La mañana de nochebuena mi madre guisaba aquel pavo y la casa olía a gloria durante todo el día. Al día siguiente, Navidad, con el caldo sobrante y cuatro rebanadas de pan, le componía a mi padre su manjar favorito, y hoy mío, la sopa amarilla. La llamábamos sopa amarilla para distinguirla de la sopa blanca, la del puchero.
Es curioso, como con el paso de los años, uno asocia momentos y personas a según qué comidas. Para mí, la sopa amarilla es la navidad. Los sabores y los olores van cosidos a los recuerdos, de tal forma que uno tira del otro.

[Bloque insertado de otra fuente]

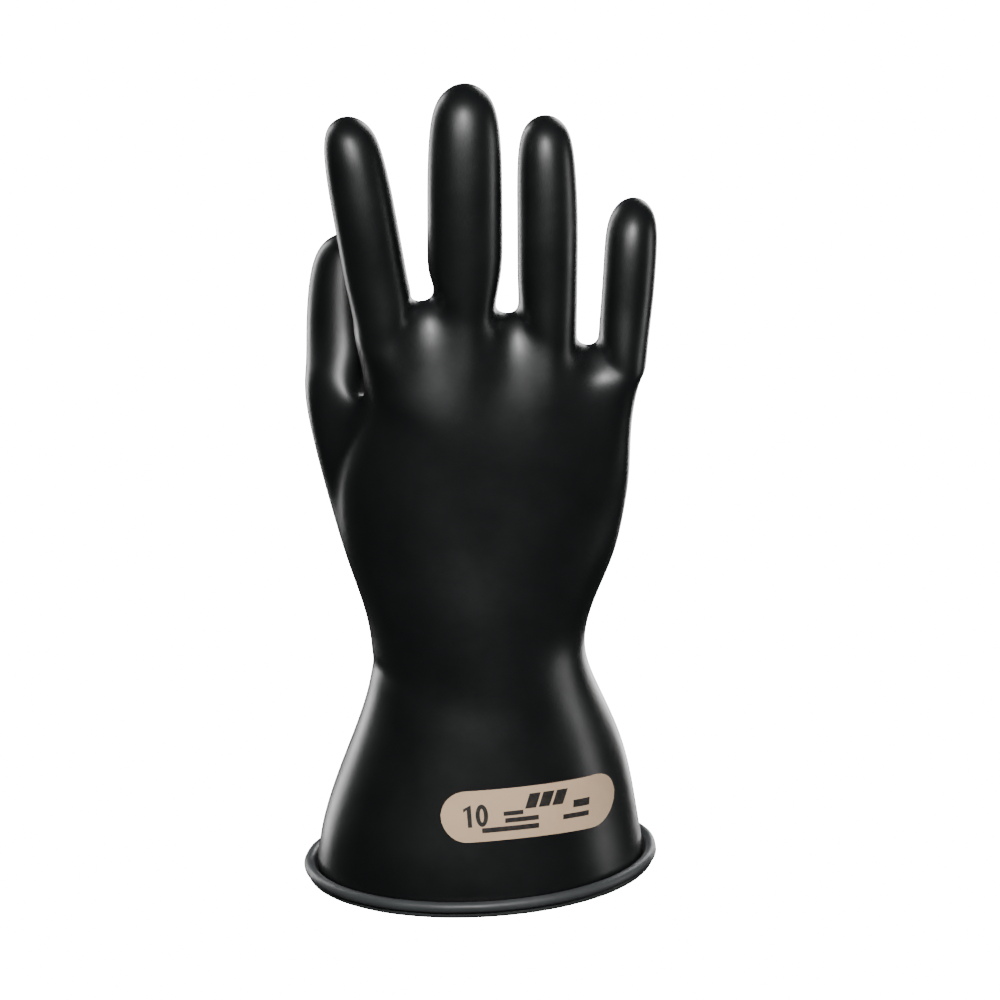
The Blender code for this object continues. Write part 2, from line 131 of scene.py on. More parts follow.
# The thumb stands in front of the index finger, with its first ring direction toward the hand
ThumbRing = namedtuple("ThumbRing", "x y z radius tilt")
THUMB_START_ANGLE = -60.0
THUMB_BASE = (ThumbRing(-47.0, 22.0, 166.0, 11.6, 40.0), ThumbRing(-43.8, 28.0, 176.0, 12.6, 26.0))
THUMB_FLEX = (ThumbRing(-43.0, 32.0, 184.0, 12.8, 18.0), ThumbRing(-42.6, 35.5, 194.0, 12.6, 12.0))
THUMB_TIP = ThumbRing(-41.6, 40.0, 219.0, 12.0, 8.0)

# Rounded end of every digit, in digit radii: how far below the tip and how wide each ring is
SHOULDER = (0.80, 0.96)
CROWN = (0.17, 0.58)
POLE = 0.20

# Printed label on the back of the cuff: centre (across, up), size and tilt. A straight label laid on
# a cone rises in its middle, by its bow times the square of the distance along it.
LABEL_CENTRE = (11.3, 33.2)
LABEL_LENGTH = 62.0
LABEL_HEIGHT = 17.0
LABEL_TILT = math.radians(-1.8)
LABEL_BOW = 0.0017
LABEL_THICK = 0.30
LABEL_SINK = 0.05
LABEL_EDGE = 0.05
INK_THICK = 0.06
INK_SINK = 0.02

# The ink, placed (across, up) from the label's centre: the size number, a plain mark of slanted
# blocks and plain lines where a maker's small print would be, as (across, up, length, height)
DIGIT_HEIGHT = 7.4
DIGIT_WIDTH = 4.2
DIGIT_STROKE = 1.4
DIGIT_ONE = (-21.6, 0.2)
DIGIT_ZERO = (-17.4, 0.2)
MARK_BLOCKS = ((0.2, 3.6), (5.0, 3.6), (9.8, 3.6))
MARK_SIZE = (3.8, 4.8)
MARK_SLANT = 0.35
LINES = ((-6.6, 0.2, 6.8, 1.4), (-3.6, -2.1, 11.8, 1.5), (-7.6, -4.8, 20.0, 1.6), (17.8, 0.6, 6.0, 2.4),
         (16.0, -3.2, 9.6, 1.6))

# Region of the skin each cage face belongs to, in the order the pieces are made
REGIONS = ("gauntlet_cuff", "wrist_flex", "palm", "knuckle_flex", "finger_roots", "thumb_base", "thumb_flex",
           "thumb_end", "index_flex", "index_end", "middle_flex", "middle_end", "ring_flex", "ring_end",
           "little_flex", "little_end")

# The rolled bead: a fat upper roll over a smaller, inset lower one. Each is a round of the section,
# with its reach from the skin, height and radius, and the degrees it starts at and turns through.
BeadRound = namedtuple("BeadRound", "reach height radius start turn steps")
BEAD_FOLD = BeadRound(1.9, 1.45, 1.45, -62.0, 92.0, 7)
BEAD_ROLL = BeadRound(2.5, 3.7, 2.0, -38.0, 230.0, 17)
BEAD_FOOT = ((-0.4, 0.2), (0.6, 0.0), (2.2, 0.0))
BEAD_INSIDE = (-0.4, 2.3)
BEAD_SWELL = 0.05
BEAD_SWELL_SIZE = 9.0

# The body each rigid region rides on
RIDES = {"gauntlet_cuff": "cuff", "palm": "hand", "thumb_base": "hand", "finger_roots": "fingers",
         "thumb_end": "thumb", "index_end": "index_finger_end", "middle_end": "middle_finger_end",
         "ring_end": "ring_finger_end", "little_end": "little_finger_end"}

NORMAL_LAYER = "skin_normal"


# ---- the cage of the skin ----

def lean(point):
    """Shift a point sideways by the hand's lean at its height."""
    return Vector((point.x + CUFF_CENTRE_X + HAND_LEAN * point.z, point.y, point.z))


def finger_ring(finger, z, half_width, half_depth):
    """Eight control points round a finger at one height, anticlockwise from its thumb side."""
    root_z = web_height(finger)
    along = (z - root_z) / (finger.tip_z - root_z)
    x = finger.root_x + (finger.tip_x - finger.root_x) * along
    y = FINGER_CURL * max(along, 0.0) ** 2
    points = []
    for step in range(8):
        angle = math.pi + step * math.pi / 4
        points.append(Vector((x + RING_OF_8 * half_width * math.cos(angle),
                              y + RING_OF_8 * half_depth * math.sin(angle), z)))
    return points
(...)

Por ejemplo, los filetes empanados son siempre un día en el campo. Las migas son el invierno y una chimenea. El potaje y las lentejas, me transportan al momento en que yo subía las escaleras del comedor de mi colegio y cerraba los ojos intentando adivinar con qué me martirizarían ese día. El día que no ponían potaje, me ponían lentejas. El gazpacho es el verano, ninguno de los dos me gusta. La carne mechá rellena de huevo es mi tía Neni. Los raviolis crujientes es Pablo y Lolita Fusión. Los huevos a la bechamel, Gamero. El rabo de toro, el Molino de la Romera…y así hasta que las analíticas te manden a la Ronda Norte y a las espinacas con garbanzos, que serán "mu" de Carmona, pero es comida de conejos.
Hoy es nochebuena, y viene mi madre a comer a su casa. He buscado para que le haga la sopa amarilla a la mejor cocinera, mi mujer.